Two Upper Beach residents have opened a pet store on the cusp of India Bazaar at Gerrard and Coxwell avenues, an area they say is in desperate need of a local pet shop.
“It was really important for us to be on this corner,” says Kym Hyde, co-owner of Furballs Pet Stuff at 1618 Gerrard St. East.
“The area is just full of dogs and cats.”
Hyde and business partner Eva Eiduks opened their store in March, selling food and accessories mainly for dogs and cats and focusing on high quality food such as grain-free products and even raw food.
The emphasis on good pet nutrition, and to an extent the idea for the business, came out of a shared experience with Hyde’s seven-year-old golden lab, Ceilidh, who Eiduks used to walk through her dog-walking business.
When Ceilidh was diagnosed with cancer, Eiduks and Hyde say they learned a lot about quality pet food and were able to extend Ceilidh’s life for several months through a nutritional diet.
In the summer, when the three of them would take long walks on the Beach, Eiduks and Hyde would talk about the idea of a pet shop.
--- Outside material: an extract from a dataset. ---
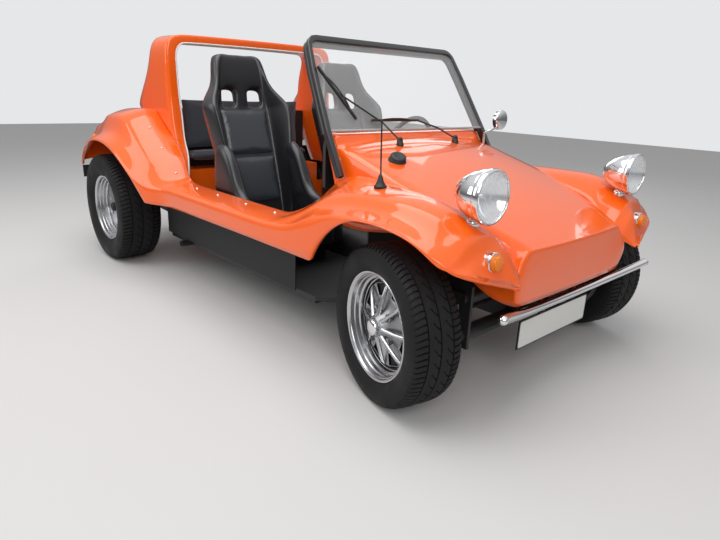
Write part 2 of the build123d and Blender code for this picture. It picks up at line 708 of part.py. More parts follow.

Ceilidh died in November, and in January they decided to jump right in and find a space.
Hyde, who used to work in TV animation, says she mapped out all pet shops in the east end and saw a lack in the Coxwell and Gerrard area.
“This particular corner was in the middle of a big hole.”
Both partners live just a few blocks from the shop and say they see dogs everywhere.
Eiduks, who used to work for The Shopping Channel, still does dog walking in the mornings. Sometimes in the afternoons she’ll bring in a group of small dogs she walks, dubbed The Squirt Squad, and they’ll hang out in the shop.
“We’re really a community store,” she says.
“We need more little shops like this.”
For now they’re starting small, says Hyde, but the goal is to expand into a larger space that will enable them to do grooming.
The biz partners alternate running the store, which they say is becoming a community hub for dogs and their owners.
They’re becoming so well known by local pooches for the liver treats they hand out that dogs are finding their own way to the shop, Hyde says.
“We see people being dragged across the street to the store.”